-- begin --
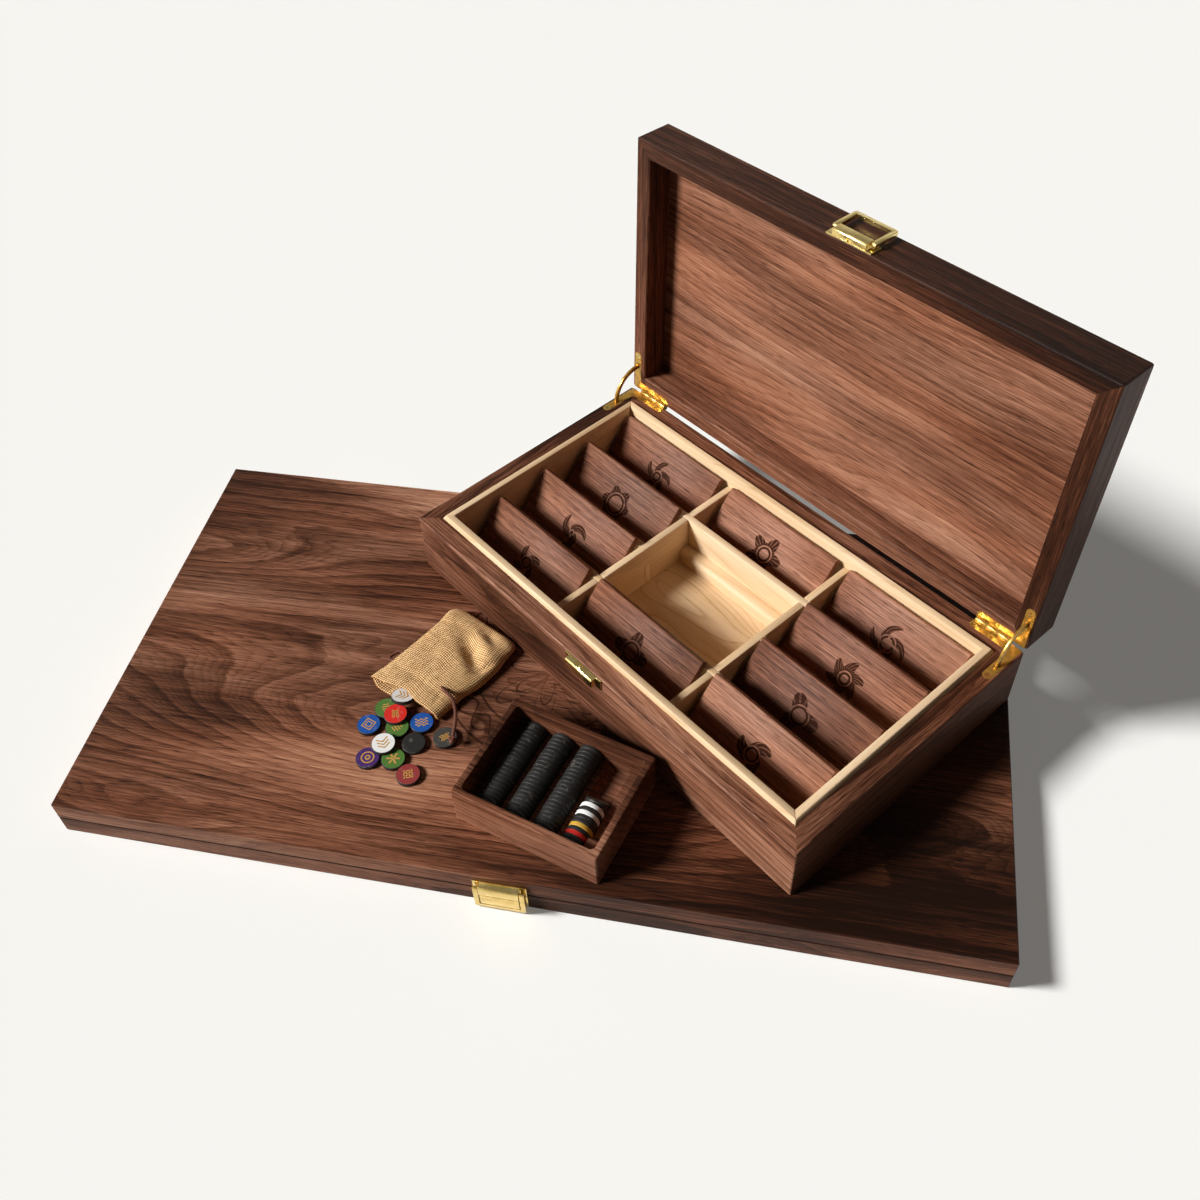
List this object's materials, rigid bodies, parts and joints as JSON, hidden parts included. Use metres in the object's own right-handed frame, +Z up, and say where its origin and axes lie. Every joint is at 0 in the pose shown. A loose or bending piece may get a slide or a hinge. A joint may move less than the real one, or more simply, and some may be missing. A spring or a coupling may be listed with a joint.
{
  "type": "card game board",
  "caption": "Folding wooden game board with a hinged, divided card case, leaning card rests, a token tray and a drawstring bag of tokens.",
  "frame": {"origin": "centre of the folded board's underside, on the surface that the set stands on", "axes": "+X to the right along the board's front edge, +Y from the latch to the board's back hinges, +Z up"},
  "size_m": [0.5502, 0.3895, 0.2606],
  "materials": {
    "walnut": "oiled satin walnut",
    "maple": "satin maple",
    "playing_field": "satin veneer",
    "brass": "polished, lacquered",
    "token": "matt, with coloured faces",
    "burlap": "woven",
    "cord": "twisted"
  },
  "bodies": {
    "board_upper_half": {"board_upper": "walnut", "playfield_upper": "playing_field", "board_hinge_leaves_upper": "brass", "board_hinge_pins": "brass", "board_latch_block": "brass"},
    "board_lower_half": {"board_lower": "walnut", "playfield_lower": "playing_field", "board_hinge_leaves_lower": "brass", "board_catch": "brass"},
    "board_loop": {"board_latch_loop": "brass"},
    "case": {"case_wall_front": "walnut", "case_wall_back": "walnut", "case_wall_left": "walnut", "case_wall_right": "walnut", "case_floor": "maple", "liner_front": "maple", "liner_back": "maple", "liner_left": "maple", "liner_right": "maple", "divider_left": "maple", "divider_right": "maple", "cross_front": "maple", "cross_back": "maple", "cross_stubs": "maple", "compartment_ledge": "maple", "hinge_leaves_base": "brass", "hinge_pins": "brass", "hinge_screws_base": "brass", "case_catch": "brass"},
    "lid": {"lid_rail_front": "walnut", "lid_rail_back": "walnut", "lid_rail_left": "walnut", "lid_rail_right": "walnut", "lid_panel": "walnut", "hinge_leaves_lid": "brass", "hinge_screws_lid": "brass", "lid_latch_block": "brass"},
    "stays": {"hinge_stays": "brass"},
    "lid_loop": {"lid_latch_loop": "brass"},
    "tray": {"tray_box": "walnut", "tray_rails": "walnut"},
    "loose_tokens_low": {"tokens_low": "token"},
    "loose_tokens_high": {"tokens_high": "token"},
    "cloth_bag": {"bag": "burlap", "drawstring": "cord", "drawstring_knot": "cord"},
    "rest_1": {"card_rest_1": "walnut"},
    "rest_2": {"card_rest_2": "walnut"},
    "rest_3": {"card_rest_3": "walnut"},
    "rest_4": {"card_rest_4": "walnut"},
    "rest_5": {"card_rest_5": "walnut"},
    "rest_6": {"card_rest_6": "walnut"},
    "rest_7": {"card_rest_7": "walnut"},
    "rest_8": {"card_rest_8": "walnut"},
    "rest_9": {"card_rest_9": "walnut"},
    "rest_10": {"card_rest_10": "walnut"},
    "stack_1": {"token_stack_1": "token"},
    "stack_2": {"token_stack_2": "token"},
    "stack_3": {"token_stack_3": "token"},
    "stack_4": {"token_stack_4": "token"}
  },
  "joints": [
    {"name": "board_fold", "type": "hinge", "parent": "board_upper_half", "child": "board_lower_half", "pos_m": [0, 0.1418, 0.0134], "axis": [1, 0, 0], "range_deg": [0, 180]},
    {"name": "board_latch_swing", "type": "hinge", "parent": "board_upper_half", "child": "board_loop", "pos_m": [-0.0003, -0.1444, 0.0189], "axis": [-1, 0, 0], "range_deg": [0, 160]},
    {"name": "case_lift", "type": "slide", "parent": "board_upper_half", "child": "case", "axis": [0, 0, 1], "range_m": [0, 0.06]},
    {"name": "lid_hinge", "type": "hinge", "parent": "case", "child": "lid", "pos_m": [0.13952, 0.12041, 0.0707], "axis": [-0.7891, 0.6143, 0], "range_deg": [-92.2, 0]},
    {"name": "stay_swing", "type": "hinge", "parent": "case", "child": "stays", "pos_m": [0.13952, 0.12041, 0.0707], "axis": [-0.7891, 0.6143, 0], "range_deg": [-46.1, 0]},
    {"name": "lid_latch_swing", "type": "hinge", "parent": "lid", "child": "lid_loop", "pos_m": [0.14744, 0.13058, 0.25904], "axis": [-0.7891, 0.6143, 0], "range_deg": [-180, 0]},
    {"name": "rest_1_lift", "type": "slide", "parent": "case", "child": "rest_1", "axis": [0, 0, 1], "range_m": [0, 0.06]},
    {"name": "rest_2_lift", "type": "slide", "parent": "case", "child": "rest_2", "axis": [0, 0, 1], "range_m": [0, 0.06]},
    {"name": "rest_3_lift", "type": "slide", "parent": "case", "child": "rest_3", "axis": [0, 0, 1], "range_m": [0, 0.06]},
    {"name": "rest_4_lift", "type": "slide", "parent": "case", "child": "rest_4", "axis": [0, 0, 1], "range_m": [0, 0.06]},
    {"name": "rest_5_lift", "type": "slide", "parent": "case", "child": "rest_5", "axis": [0, 0, 1], "range_m": [0, 0.06]},
    {"name": "rest_6_lift", "type": "slide", "parent": "case", "child": "rest_6", "axis": [0, 0, 1], "range_m": [0, 0.06]},
    {"name": "rest_7_lift", "type": "slide", "parent": "case", "child": "rest_7", "axis": [0, 0, 1], "range_m": [0, 0.06]},
    {"name": "rest_8_lift", "type": "slide", "parent": "case", "child": "rest_8", "axis": [0, 0, 1], "range_m": [0, 0.06]},
    {"name": "rest_9_lift", "type": "slide", "parent": "case", "child": "rest_9", "axis": [0, 0, 1], "range_m": [0, 0.06]},
    {"name": "rest_10_lift", "type": "slide", "parent": "case", "child": "rest_10", "axis": [0, 0, 1], "range_m": [0, 0.06]},
    {"name": "tray_lift", "type": "slide", "parent": "board_upper_half", "child": "tray", "axis": [0, 0, 1], "range_m": [0, 0.05]},
    {"name": "stack_1_lift", "type": "slide", "parent": "tray", "child": "stack_1", "axis": [0, 0, 1], "range_m": [0, 0.04]},
    {"name": "stack_2_lift", "type": "slide", "parent": "tray", "child": "stack_2", "axis": [0, 0, 1], "range_m": [0, 0.04]},
    {"name": "stack_3_lift", "type": "slide", "parent": "tray", "child": "stack_3", "axis": [0, 0, 1], "range_m": [0, 0.04]},
    {"name": "stack_4_lift", "type": "slide", "parent": "tray", "child": "stack_4", "axis": [0, 0, 1], "range_m": [0, 0.04]},
    {"name": "tokens_low_lift", "type": "slide", "parent": "board_upper_half", "child": "loose_tokens_low", "axis": [0, 0, 1], "range_m": [0, 0.03]},
    {"name": "tokens_high_lift", "type": "slide", "parent": "loose_tokens_low", "child": "loose_tokens_high", "axis": [0, 0, 1], "range_m": [0, 0.03]},
    {"name": "bag_lift", "type": "slide", "parent": "loose_tokens_low", "child": "cloth_bag", "axis": [0, 0, 1], "range_m": [0, 0.05]}
  ],
  "couplings": [
    {"joint": "stay_swing", "follows": "lid_hinge", "ratio": 0.5}
  ]
}
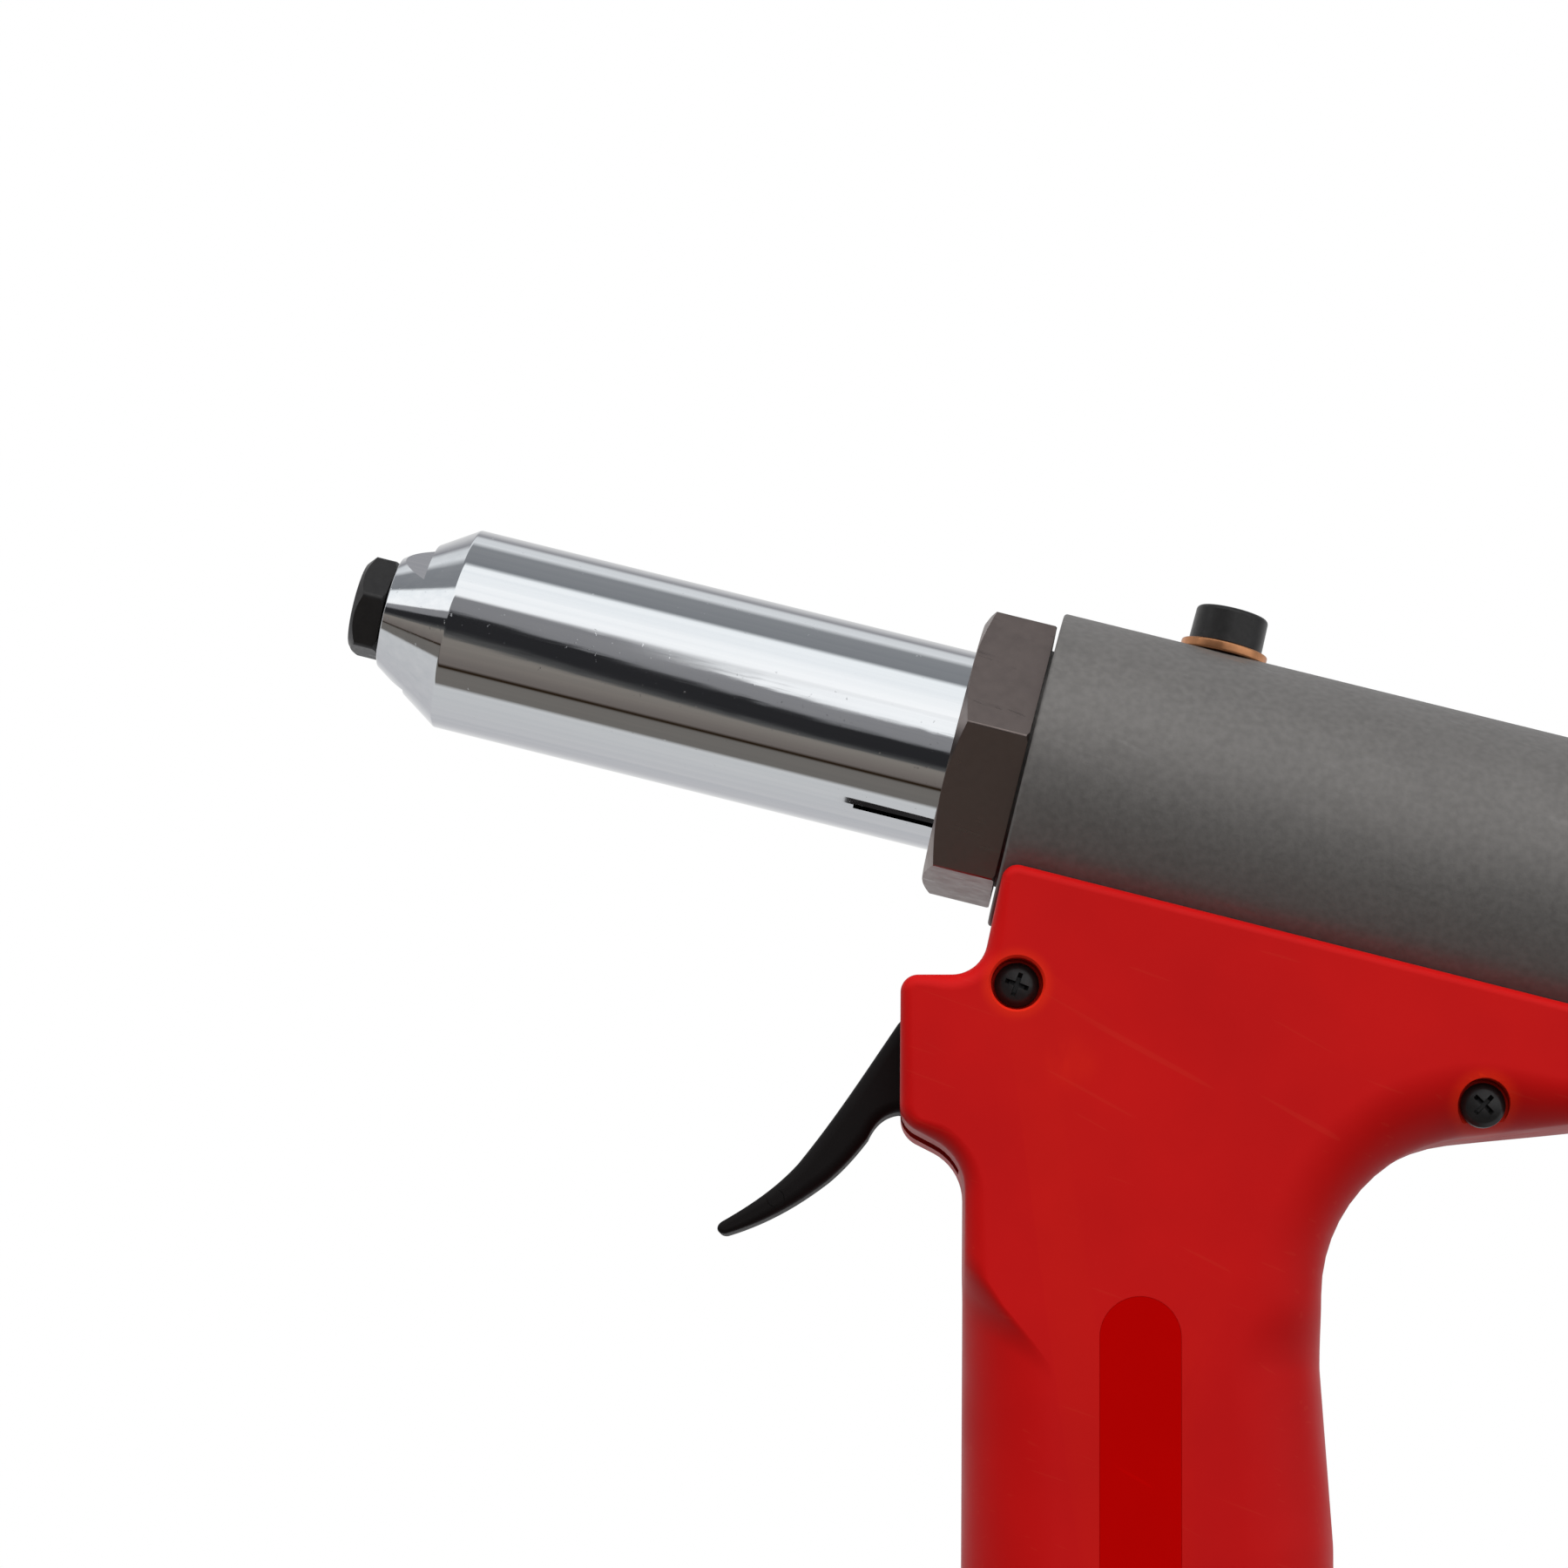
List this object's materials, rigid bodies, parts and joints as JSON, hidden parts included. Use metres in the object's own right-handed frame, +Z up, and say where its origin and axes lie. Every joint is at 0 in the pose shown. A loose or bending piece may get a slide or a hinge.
-- end --
In your copy of the listing above, reproduce each line exactly and omit all pictures.

List this object's materials, rigid bodies, parts and joints as JSON, hidden parts included. Use metres in the object's own right-handed frame, +Z up, and say where its origin and axes lie. Every joint is at 0 in the pose shown. A loose or bending piece may get a slide or a hinge. A joint may move less than the real one, or more simply, and some may be missing. A spring or a coupling may be listed with a joint.
{
  "type": "card game board",
  "caption": "Folding wooden game board with a hinged, divided card case, leaning card rests, a token tray and a drawstring bag of tokens.",
  "frame": {"origin": "centre of the folded board's underside, on the surface that the set stands on", "axes": "+X to the right along the board's front edge, +Y from the latch to the board's back hinges, +Z up"},
  "size_m": [0.5502, 0.3895, 0.2606],
  "materials": {
    "walnut": "oiled satin walnut",
    "maple": "satin maple",
    "playing_field": "satin veneer",
    "brass": "polished, lacquered",
    "token": "matt, with coloured faces",
    "burlap": "woven",
    "cord": "twisted"
  },
  "bodies": {
    "board_upper_half": {"board_upper": "walnut", "playfield_upper": "playing_field", "board_hinge_leaves_upper": "brass", "board_hinge_pins": "brass", "board_latch_block": "brass"},
    "board_lower_half": {"board_lower": "walnut", "playfield_lower": "playing_field", "board_hinge_leaves_lower": "brass", "board_catch": "brass"},
    "board_loop": {"board_latch_loop": "brass"},
    "case": {"case_wall_front": "walnut", "case_wall_back": "walnut", "case_wall_left": "walnut", "case_wall_right": "walnut", "case_floor": "maple", "liner_front": "maple", "liner_back": "maple", "liner_left": "maple", "liner_right": "maple", "divider_left": "maple", "divider_right": "maple", "cross_front": "maple", "cross_back": "maple", "cross_stubs": "maple", "compartment_ledge": "maple", "hinge_leaves_base": "brass", "hinge_pins": "brass", "hinge_screws_base": "brass", "case_catch": "brass"},
    "lid": {"lid_rail_front": "walnut", "lid_rail_back": "walnut", "lid_rail_left": "walnut", "lid_rail_right": "walnut", "lid_panel": "walnut", "hinge_leaves_lid": "brass", "hinge_screws_lid": "brass", "lid_latch_block": "brass"},
    "stays": {"hinge_stays": "brass"},
    "lid_loop": {"lid_latch_loop": "brass"},
    "tray": {"tray_box": "walnut", "tray_rails": "walnut"},
    "loose_tokens_low": {"tokens_low": "token"},
    "loose_tokens_high": {"tokens_high": "token"},
    "cloth_bag": {"bag": "burlap", "drawstring": "cord", "drawstring_knot": "cord"},
    "rest_1": {"card_rest_1": "walnut"},
    "rest_2": {"card_rest_2": "walnut"},
    "rest_3": {"card_rest_3": "walnut"},
    "rest_4": {"card_rest_4": "walnut"},
    "rest_5": {"card_rest_5": "walnut"},
    "rest_6": {"card_rest_6": "walnut"},
    "rest_7": {"card_rest_7": "walnut"},
    "rest_8": {"card_rest_8": "walnut"},
    "rest_9": {"card_rest_9": "walnut"},
    "rest_10": {"card_rest_10": "walnut"},
    "stack_1": {"token_stack_1": "token"},
    "stack_2": {"token_stack_2": "token"},
    "stack_3": {"token_stack_3": "token"},
    "stack_4": {"token_stack_4": "token"}
  },
  "joints": [
    {"name": "board_fold", "type": "hinge", "parent": "board_upper_half", "child": "board_lower_half", "pos_m": [0, 0.1418, 0.0134], "axis": [1, 0, 0], "range_deg": [0, 180]},
    {"name": "board_latch_swing", "type": "hinge", "parent": "board_upper_half", "child": "board_loop", "pos_m": [-0.0003, -0.1444, 0.0189], "axis": [-1, 0, 0], "range_deg": [0, 160]},
    {"name": "case_lift", "type": "slide", "parent": "board_upper_half", "child": "case", "axis": [0, 0, 1], "range_m": [0, 0.06]},
    {"name": "lid_hinge", "type": "hinge", "parent": "case", "child": "lid", "pos_m": [0.13952, 0.12041, 0.0707], "axis": [-0.7891, 0.6143, 0], "range_deg": [-92.2, 0]},
    {"name": "stay_swing", "type": "hinge", "parent": "case", "child": "stays", "pos_m": [0.13952, 0.12041, 0.0707], "axis": [-0.7891, 0.6143, 0], "range_deg": [-46.1, 0]},
    {"name": "lid_latch_swing", "type": "hinge", "parent": "lid", "child": "lid_loop", "pos_m": [0.14744, 0.13058, 0.25904], "axis": [-0.7891, 0.6143, 0], "range_deg": [-180, 0]},
    {"name": "rest_1_lift", "type": "slide", "parent": "case", "child": "rest_1", "axis": [0, 0, 1], "range_m": [0, 0.06]},
    {"name": "rest_2_lift", "type": "slide", "parent": "case", "child": "rest_2", "axis": [0, 0, 1], "range_m": [0, 0.06]},
    {"name": "rest_3_lift", "type": "slide", "parent": "case", "child": "rest_3", "axis": [0, 0, 1], "range_m": [0, 0.06]},
    {"name": "rest_4_lift", "type": "slide", "parent": "case", "child": "rest_4", "axis": [0, 0, 1], "range_m": [0, 0.06]},
    {"name": "rest_5_lift", "type": "slide", "parent": "case", "child": "rest_5", "axis": [0, 0, 1], "range_m": [0, 0.06]},
    {"name": "rest_6_lift", "type": "slide", "parent": "case", "child": "rest_6", "axis": [0, 0, 1], "range_m": [0, 0.06]},
    {"name": "rest_7_lift", "type": "slide", "parent": "case", "child": "rest_7", "axis": [0, 0, 1], "range_m": [0, 0.06]},
    {"name": "rest_8_lift", "type": "slide", "parent": "case", "child": "rest_8", "axis": [0, 0, 1], "range_m": [0, 0.06]},
    {"name": "rest_9_lift", "type": "slide", "parent": "case", "child": "rest_9", "axis": [0, 0, 1], "range_m": [0, 0.06]},
    {"name": "rest_10_lift", "type": "slide", "parent": "case", "child": "rest_10", "axis": [0, 0, 1], "range_m": [0, 0.06]},
    {"name": "tray_lift", "type": "slide", "parent": "board_upper_half", "child": "tray", "axis": [0, 0, 1], "range_m": [0, 0.05]},
    {"name": "stack_1_lift", "type": "slide", "parent": "tray", "child": "stack_1", "axis": [0, 0, 1], "range_m": [0, 0.04]},
    {"name": "stack_2_lift", "type": "slide", "parent": "tray", "child": "stack_2", "axis": [0, 0, 1], "range_m": [0, 0.04]},
    {"name": "stack_3_lift", "type": "slide", "parent": "tray", "child": "stack_3", "axis": [0, 0, 1], "range_m": [0, 0.04]},
    {"name": "stack_4_lift", "type": "slide", "parent": "tray", "child": "stack_4", "axis": [0, 0, 1], "range_m": [0, 0.04]},
    {"name": "tokens_low_lift", "type": "slide", "parent": "board_upper_half", "child": "loose_tokens_low", "axis": [0, 0, 1], "range_m": [0, 0.03]},
    {"name": "tokens_high_lift", "type": "slide", "parent": "loose_tokens_low", "child": "loose_tokens_high", "axis": [0, 0, 1], "range_m": [0, 0.03]},
    {"name": "bag_lift", "type": "slide", "parent": "loose_tokens_low", "child": "cloth_bag", "axis": [0, 0, 1], "range_m": [0, 0.05]}
  ],
  "couplings": [
    {"joint": "stay_swing", "follows": "lid_hinge", "ratio": 0.5}
  ]
}
List this object's materials, rigid bodies, parts and joints as JSON, hidden parts included. Use metres in the object's own right-handed frame, +Z up, and say where its origin and axes lie. Every joint is at 0 in the pose shown. A loose or bending piece may get a slide or a hinge.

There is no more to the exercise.